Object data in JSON

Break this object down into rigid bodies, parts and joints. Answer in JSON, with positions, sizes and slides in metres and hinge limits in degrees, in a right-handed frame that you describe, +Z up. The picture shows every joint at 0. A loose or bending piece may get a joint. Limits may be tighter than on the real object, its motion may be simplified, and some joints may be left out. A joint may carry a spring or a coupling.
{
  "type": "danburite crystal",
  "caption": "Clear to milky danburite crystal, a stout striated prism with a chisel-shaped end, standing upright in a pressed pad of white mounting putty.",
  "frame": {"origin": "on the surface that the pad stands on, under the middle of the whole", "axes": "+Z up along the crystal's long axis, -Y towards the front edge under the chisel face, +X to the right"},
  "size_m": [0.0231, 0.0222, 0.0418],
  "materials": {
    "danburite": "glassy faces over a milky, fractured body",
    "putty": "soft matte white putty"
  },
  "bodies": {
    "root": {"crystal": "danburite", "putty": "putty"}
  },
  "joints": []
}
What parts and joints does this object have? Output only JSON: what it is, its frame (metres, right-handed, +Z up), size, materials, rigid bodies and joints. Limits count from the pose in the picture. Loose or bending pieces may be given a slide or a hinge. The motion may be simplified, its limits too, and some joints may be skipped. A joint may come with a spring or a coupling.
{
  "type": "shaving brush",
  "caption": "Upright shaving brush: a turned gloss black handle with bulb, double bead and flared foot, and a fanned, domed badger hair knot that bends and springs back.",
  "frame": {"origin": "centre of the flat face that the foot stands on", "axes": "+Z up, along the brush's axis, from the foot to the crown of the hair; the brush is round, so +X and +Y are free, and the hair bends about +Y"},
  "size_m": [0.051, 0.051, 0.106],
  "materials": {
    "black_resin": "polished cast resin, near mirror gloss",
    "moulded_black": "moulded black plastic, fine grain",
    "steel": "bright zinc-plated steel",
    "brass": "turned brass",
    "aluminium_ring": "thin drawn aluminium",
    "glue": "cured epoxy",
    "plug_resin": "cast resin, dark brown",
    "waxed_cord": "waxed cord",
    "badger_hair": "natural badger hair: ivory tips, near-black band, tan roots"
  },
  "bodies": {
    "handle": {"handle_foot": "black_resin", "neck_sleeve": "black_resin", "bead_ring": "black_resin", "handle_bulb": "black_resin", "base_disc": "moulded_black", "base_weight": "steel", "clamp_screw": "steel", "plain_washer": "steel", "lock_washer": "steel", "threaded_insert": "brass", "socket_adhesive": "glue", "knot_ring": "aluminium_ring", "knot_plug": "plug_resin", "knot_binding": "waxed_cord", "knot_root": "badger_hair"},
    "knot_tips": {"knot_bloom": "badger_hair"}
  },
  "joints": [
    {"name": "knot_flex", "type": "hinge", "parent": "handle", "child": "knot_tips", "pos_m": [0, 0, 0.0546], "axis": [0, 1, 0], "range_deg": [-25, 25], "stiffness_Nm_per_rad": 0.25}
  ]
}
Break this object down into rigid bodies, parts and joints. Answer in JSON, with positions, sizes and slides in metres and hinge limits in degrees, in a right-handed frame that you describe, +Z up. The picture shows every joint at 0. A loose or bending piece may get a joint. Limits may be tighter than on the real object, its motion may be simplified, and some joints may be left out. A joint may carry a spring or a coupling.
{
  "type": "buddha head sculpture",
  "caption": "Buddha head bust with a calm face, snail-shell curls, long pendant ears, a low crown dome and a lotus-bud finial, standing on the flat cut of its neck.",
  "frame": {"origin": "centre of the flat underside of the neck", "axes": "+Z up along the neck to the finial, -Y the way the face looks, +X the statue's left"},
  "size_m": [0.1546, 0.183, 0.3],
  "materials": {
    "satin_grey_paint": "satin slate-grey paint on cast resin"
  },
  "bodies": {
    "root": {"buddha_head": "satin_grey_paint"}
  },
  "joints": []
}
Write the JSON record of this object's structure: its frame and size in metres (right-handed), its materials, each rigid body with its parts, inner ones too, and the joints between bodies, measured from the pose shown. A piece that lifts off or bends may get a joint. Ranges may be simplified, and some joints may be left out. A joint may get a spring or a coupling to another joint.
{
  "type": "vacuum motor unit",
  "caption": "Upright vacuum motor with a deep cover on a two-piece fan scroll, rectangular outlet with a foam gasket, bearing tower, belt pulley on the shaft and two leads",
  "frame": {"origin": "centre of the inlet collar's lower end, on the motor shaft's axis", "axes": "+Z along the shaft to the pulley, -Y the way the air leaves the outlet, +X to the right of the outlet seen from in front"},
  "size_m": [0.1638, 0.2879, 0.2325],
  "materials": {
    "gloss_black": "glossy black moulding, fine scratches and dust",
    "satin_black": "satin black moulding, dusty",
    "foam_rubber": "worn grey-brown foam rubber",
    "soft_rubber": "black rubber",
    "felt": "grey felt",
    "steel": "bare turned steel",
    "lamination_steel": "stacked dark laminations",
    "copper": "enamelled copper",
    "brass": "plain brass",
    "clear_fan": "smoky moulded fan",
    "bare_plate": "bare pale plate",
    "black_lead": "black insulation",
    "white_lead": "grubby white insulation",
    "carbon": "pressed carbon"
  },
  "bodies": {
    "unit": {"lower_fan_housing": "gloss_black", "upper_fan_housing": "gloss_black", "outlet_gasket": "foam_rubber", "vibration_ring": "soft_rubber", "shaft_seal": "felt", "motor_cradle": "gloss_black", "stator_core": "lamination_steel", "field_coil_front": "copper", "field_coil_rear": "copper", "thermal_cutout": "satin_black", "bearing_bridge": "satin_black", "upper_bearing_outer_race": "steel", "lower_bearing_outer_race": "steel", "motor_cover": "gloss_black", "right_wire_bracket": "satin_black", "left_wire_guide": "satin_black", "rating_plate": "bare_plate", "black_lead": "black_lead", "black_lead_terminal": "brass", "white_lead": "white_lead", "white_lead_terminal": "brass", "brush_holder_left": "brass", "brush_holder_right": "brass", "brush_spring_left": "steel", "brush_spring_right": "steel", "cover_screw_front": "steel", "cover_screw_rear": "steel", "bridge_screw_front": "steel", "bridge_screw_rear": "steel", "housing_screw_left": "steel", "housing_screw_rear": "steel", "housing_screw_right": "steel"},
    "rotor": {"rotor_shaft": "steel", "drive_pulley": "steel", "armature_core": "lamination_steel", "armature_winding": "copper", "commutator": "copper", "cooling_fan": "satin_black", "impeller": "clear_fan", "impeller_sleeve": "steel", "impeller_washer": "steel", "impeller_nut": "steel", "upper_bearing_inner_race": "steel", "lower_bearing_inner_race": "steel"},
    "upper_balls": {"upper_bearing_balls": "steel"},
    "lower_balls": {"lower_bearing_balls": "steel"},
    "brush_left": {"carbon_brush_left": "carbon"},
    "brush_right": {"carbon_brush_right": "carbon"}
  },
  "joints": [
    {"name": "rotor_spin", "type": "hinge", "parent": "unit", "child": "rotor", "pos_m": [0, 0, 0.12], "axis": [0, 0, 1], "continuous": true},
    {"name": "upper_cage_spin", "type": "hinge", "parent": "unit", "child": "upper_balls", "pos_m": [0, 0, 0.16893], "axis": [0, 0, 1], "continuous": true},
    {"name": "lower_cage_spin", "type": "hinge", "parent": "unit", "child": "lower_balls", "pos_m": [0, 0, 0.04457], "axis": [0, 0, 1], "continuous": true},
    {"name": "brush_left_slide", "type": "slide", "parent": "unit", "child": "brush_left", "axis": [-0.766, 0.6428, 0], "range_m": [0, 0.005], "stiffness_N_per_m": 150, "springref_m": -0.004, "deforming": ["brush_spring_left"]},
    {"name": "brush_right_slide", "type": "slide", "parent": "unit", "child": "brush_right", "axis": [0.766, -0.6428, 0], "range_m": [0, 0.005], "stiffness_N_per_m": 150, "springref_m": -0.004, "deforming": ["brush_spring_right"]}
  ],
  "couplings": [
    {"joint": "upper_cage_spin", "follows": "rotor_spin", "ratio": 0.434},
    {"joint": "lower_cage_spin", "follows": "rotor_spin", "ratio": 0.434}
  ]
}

_The request:_ Each line of the material should be duplicated exactly, please.

_Finished answer:_
Break this object down into rigid bodies, parts and joints. Answer in JSON, with positions, sizes and slides in metres and hinge limits in degrees, in a right-handed frame that you describe, +Z up. The picture shows every joint at 0. A loose or bending piece may get a joint. Limits may be tighter than on the real object, its motion may be simplified, and some joints may be left out. A joint may carry a spring or a coupling.
{
  "type": "danburite crystal",
  "caption": "Clear to milky danburite crystal, a stout striated prism with a chisel-shaped end, standing upright in a pressed pad of white mounting putty.",
  "frame": {"origin": "on the surface that the pad stands on, under the middle of the whole", "axes": "+Z up along the crystal's long axis, -Y towards the front edge under the chisel face, +X to the right"},
  "size_m": [0.0231, 0.0222, 0.0418],
  "materials": {
    "danburite": "glassy faces over a milky, fractured body",
    "putty": "soft matte white putty"
  },
  "bodies": {
    "root": {"crystal": "danburite", "putty": "putty"}
  },
  "joints": []
}
What parts and joints does this object have? Output only JSON: what it is, its frame (metres, right-handed, +Z up), size, materials, rigid bodies and joints. Limits count from the pose in the picture. Loose or bending pieces may be given a slide or a hinge. The motion may be simplified, its limits too, and some joints may be skipped. A joint may come with a spring or a coupling.
{
  "type": "shaving brush",
  "caption": "Upright shaving brush: a turned gloss black handle with bulb, double bead and flared foot, and a fanned, domed badger hair knot that bends and springs back.",
  "frame": {"origin": "centre of the flat face that the foot stands on", "axes": "+Z up, along the brush's axis, from the foot to the crown of the hair; the brush is round, so +X and +Y are free, and the hair bends about +Y"},
  "size_m": [0.051, 0.051, 0.106],
  "materials": {
    "black_resin": "polished cast resin, near mirror gloss",
    "moulded_black": "moulded black plastic, fine grain",
    "steel": "bright zinc-plated steel",
    "brass": "turned brass",
    "aluminium_ring": "thin drawn aluminium",
    "glue": "cured epoxy",
    "plug_resin": "cast resin, dark brown",
    "waxed_cord": "waxed cord",
    "badger_hair": "natural badger hair: ivory tips, near-black band, tan roots"
  },
  "bodies": {
    "handle": {"handle_foot": "black_resin", "neck_sleeve": "black_resin", "bead_ring": "black_resin", "handle_bulb": "black_resin", "base_disc": "moulded_black", "base_weight": "steel", "clamp_screw": "steel", "plain_washer": "steel", "lock_washer": "steel", "threaded_insert": "brass", "socket_adhesive": "glue", "knot_ring": "aluminium_ring", "knot_plug": "plug_resin", "knot_binding": "waxed_cord", "knot_root": "badger_hair"},
    "knot_tips": {"knot_bloom": "badger_hair"}
  },
  "joints": [
    {"name": "knot_flex", "type": "hinge", "parent": "handle", "child": "knot_tips", "pos_m": [0, 0, 0.0546], "axis": [0, 1, 0], "range_deg": [-25, 25], "stiffness_Nm_per_rad": 0.25}
  ]
}
Break this object down into rigid bodies, parts and joints. Answer in JSON, with positions, sizes and slides in metres and hinge limits in degrees, in a right-handed frame that you describe, +Z up. The picture shows every joint at 0. A loose or bending piece may get a joint. Limits may be tighter than on the real object, its motion may be simplified, and some joints may be left out. A joint may carry a spring or a coupling.
{
  "type": "buddha head sculpture",
  "caption": "Buddha head bust with a calm face, snail-shell curls, long pendant ears, a low crown dome and a lotus-bud finial, standing on the flat cut of its neck.",
  "frame": {"origin": "centre of the flat underside of the neck", "axes": "+Z up along the neck to the finial, -Y the way the face looks, +X the statue's left"},
  "size_m": [0.1546, 0.183, 0.3],
  "materials": {
    "satin_grey_paint": "satin slate-grey paint on cast resin"
  },
  "bodies": {
    "root": {"buddha_head": "satin_grey_paint"}
  },
  "joints": []
}
Write the JSON record of this object's structure: its frame and size in metres (right-handed), its materials, each rigid body with its parts, inner ones too, and the joints between bodies, measured from the pose shown. A piece that lifts off or bends may get a joint. Ranges may be simplified, and some joints may be left out. A joint may get a spring or a coupling to another joint.
{
  "type": "vacuum motor unit",
  "caption": "Upright vacuum motor with a deep cover on a two-piece fan scroll, rectangular outlet with a foam gasket, bearing tower, belt pulley on the shaft and two leads",
  "frame": {"origin": "centre of the inlet collar's lower end, on the motor shaft's axis", "axes": "+Z along the shaft to the pulley, -Y the way the air leaves the outlet, +X to the right of the outlet seen from in front"},
  "size_m": [0.1638, 0.2879, 0.2325],
  "materials": {
    "gloss_black": "glossy black moulding, fine scratches and dust",
    "satin_black": "satin black moulding, dusty",
    "foam_rubber": "worn grey-brown foam rubber",
    "soft_rubber": "black rubber",
    "felt": "grey felt",
    "steel": "bare turned steel",
    "lamination_steel": "stacked dark laminations",
    "copper": "enamelled copper",
    "brass": "plain brass",
    "clear_fan": "smoky moulded fan",
    "bare_plate": "bare pale plate",
    "black_lead": "black insulation",
    "white_lead": "grubby white insulation",
    "carbon": "pressed carbon"
  },
  "bodies": {
    "unit": {"lower_fan_housing": "gloss_black", "upper_fan_housing": "gloss_black", "outlet_gasket": "foam_rubber", "vibration_ring": "soft_rubber", "shaft_seal": "felt", "motor_cradle": "gloss_black", "stator_core": "lamination_steel", "field_coil_front": "copper", "field_coil_rear": "copper", "thermal_cutout": "satin_black", "bearing_bridge": "satin_black", "upper_bearing_outer_race": "steel", "lower_bearing_outer_race": "steel", "motor_cover": "gloss_black", "right_wire_bracket": "satin_black", "left_wire_guide": "satin_black", "rating_plate": "bare_plate", "black_lead": "black_lead", "black_lead_terminal": "brass", "white_lead": "white_lead", "white_lead_terminal": "brass", "brush_holder_left": "brass", "brush_holder_right": "brass", "brush_spring_left": "steel", "brush_spring_right": "steel", "cover_screw_front": "steel", "cover_screw_rear": "steel", "bridge_screw_front": "steel", "bridge_screw_rear": "steel", "housing_screw_left": "steel", "housing_screw_rear": "steel", "housing_screw_right": "steel"},
    "rotor": {"rotor_shaft": "steel", "drive_pulley": "steel", "armature_core": "lamination_steel", "armature_winding": "copper", "commutator": "copper", "cooling_fan": "satin_black", "impeller": "clear_fan", "impeller_sleeve": "steel", "impeller_washer": "steel", "impeller_nut": "steel", "upper_bearing_inner_race": "steel", "lower_bearing_inner_race": "steel"},
    "upper_balls": {"upper_bearing_balls": "steel"},
    "lower_balls": {"lower_bearing_balls": "steel"},
    "brush_left": {"carbon_brush_left": "carbon"},
    "brush_right": {"carbon_brush_right": "carbon"}
  },
  "joints": [
    {"name": "rotor_spin", "type": "hinge", "parent": "unit", "child": "rotor", "pos_m": [0, 0, 0.12], "axis": [0, 0, 1], "continuous": true},
    {"name": "upper_cage_spin", "type": "hinge", "parent": "unit", "child": "upper_balls", "pos_m": [0, 0, 0.16893], "axis": [0, 0, 1], "continuous": true},
    {"name": "lower_cage_spin", "type": "hinge", "parent": "unit", "child": "lower_balls", "pos_m": [0, 0, 0.04457], "axis": [0, 0, 1], "continuous": true},
    {"name": "brush_left_slide", "type": "slide", "parent": "unit", "child": "brush_left", "axis": [-0.766, 0.6428, 0], "range_m": [0, 0.005], "stiffness_N_per_m": 150, "springref_m": -0.004, "deforming": ["brush_spring_left"]},
    {"name": "brush_right_slide", "type": "slide", "parent": "unit", "child": "brush_right", "axis": [0.766, -0.6428, 0], "range_m": [0, 0.005], "stiffness_N_per_m": 150, "springref_m": -0.004, "deforming": ["brush_spring_right"]}
  ],
  "couplings": [
    {"joint": "upper_cage_spin", "follows": "rotor_spin", "ratio": 0.434},
    {"joint": "lower_cage_spin", "follows": "rotor_spin", "ratio": 0.434}
  ]
}